Polisi menetapkan 12 terdakwa dalam kasus penyerangan dan pembunuhan tiga pengikut Ahmadiyah di Cikeusik, Pandeglang, Banten. Dalam persidangan, mereka dijatuhi vonis beragam antara 3 sampai dengan 6 bulan penjara pada 28 Juli 2011.

Para terdakwa mendapat hukuman sangat ringan atas kejahatan mereka, termasuk untuk Dani bin Misra (17) tahun, yang dalam rekaman video yang beredar luas tampak memukul kepala salah satu korban dengan batu. Dani hanya dijatuhi hukuman tiga bulan kurungan.

Hukuman ringan juga diterima Idris bin Mahdani, salah satu penggerak aksi massa ke rumah pengikut Ahmadiyah yang menurut majelis hakim terbukti memiliki senjata tajam dan dikenai hukuman penjara lima setengah bulan.

Vonis rendah ini sebelumnya sudah diperkirakan karena tuntutan tertinggi jaksa hanya 7 bulan dalam sidang sebelumnya. Meski demikian, putusan hakim ini tetap mengejutkan kelompok pegiat HAM dan politikus di Indonesia.

"Bagaimana seorang pelaku yang menghilangkan tiga nyawa orang lain dihukum begitu ringan? Ini sama artinya dengan memberi sinyal toleransi atas tindak kekerasan," protes Eva Sundari, Anggota Fraksi PDI Perjuangan.

Eva sempat mempertanyakan lemahnya tuntutan jaksa dalam kasus ini saat rapat kerja Komisi III DPR dengan Kejaksaan Agung pekan lalu, tapi tak mendapat jawaban memuaskan.

Menurutnya selain Kejaksaan, kepolisian adalah simpul terlemah dalam penegakan hukum di Indonesia, terutama ketika menyangkut kasus intoleransi antarumat bergama.

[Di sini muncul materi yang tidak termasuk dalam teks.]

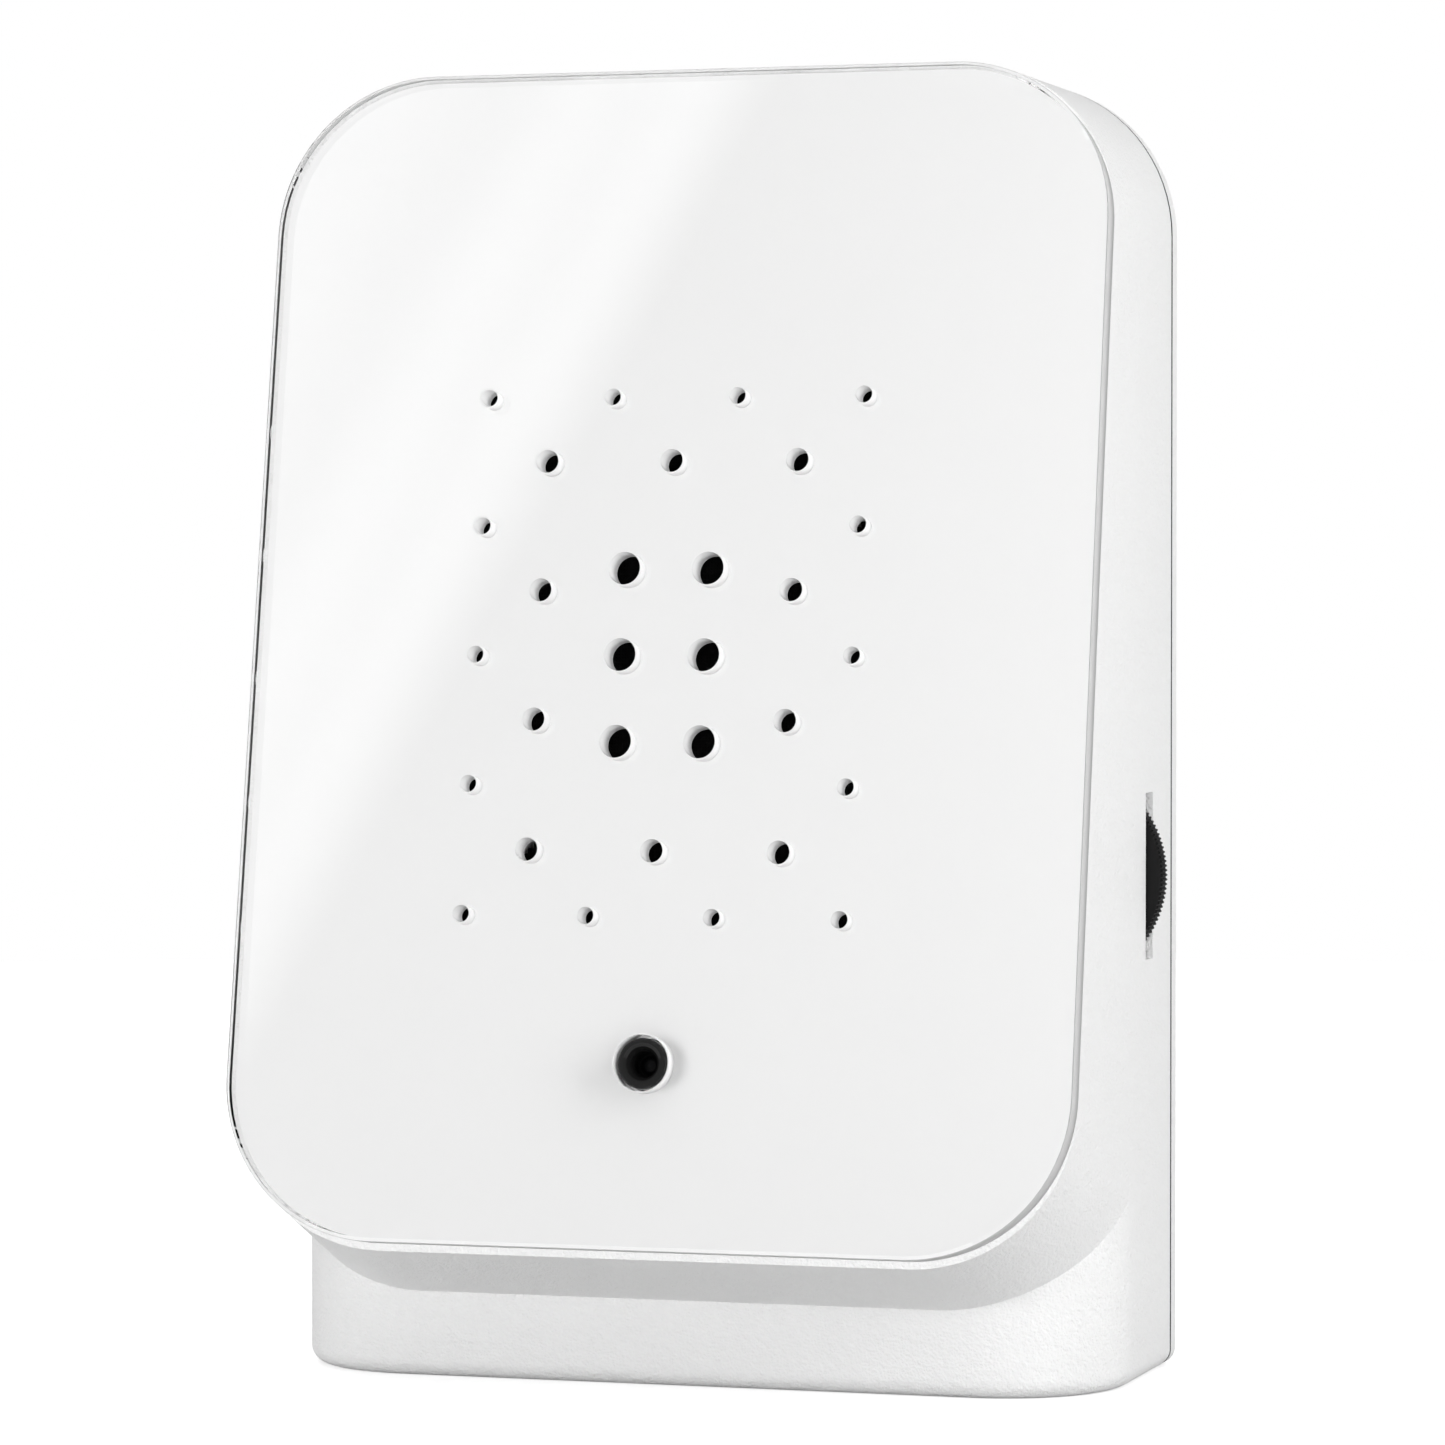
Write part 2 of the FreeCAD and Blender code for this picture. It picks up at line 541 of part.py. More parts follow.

"Saya akan membuat legal opinion untuk kasus ini, mendorong agar kuasa hukum Ahmadiyah banding dan akan menggalang dukungan politikus DPR agar ada advokasi untuk perkara ini," janji Eva.

Penyesalan juga diungkapkan organisasi HAM Human Rights Watch, yang menyebut vonis hakim sebagai "pesan menyeramkan" dunia peradilan Indonesia terhadap pencari keadilan kasus toleransi umat beragama.

"Saat video penyerangan Cikeusik dilihat publik, orang di seluruh dunia terkejut dan ngeri melihat kebiadaban penyerang yang menendang dan mengayunkan parang pada tiga orang sampai tewas," kata Deputi Direktur Human Rights Watch untuk kawasan Asia, Phil Robertson.

"Bukannya pelaku dijatuhi dakwaan pembunuhan atau dakwaan berat lain, jaksa malah membikin dakwaan menggelikan dengan tuntutan super ringan. Sidang Cikeusik mengirim pesan mengerikan terhadap serangan pada kelompok minoritas seperti Ahmadiyah. Hari yang menyedihkan untuk keadilan di Indonesia," ujar dia.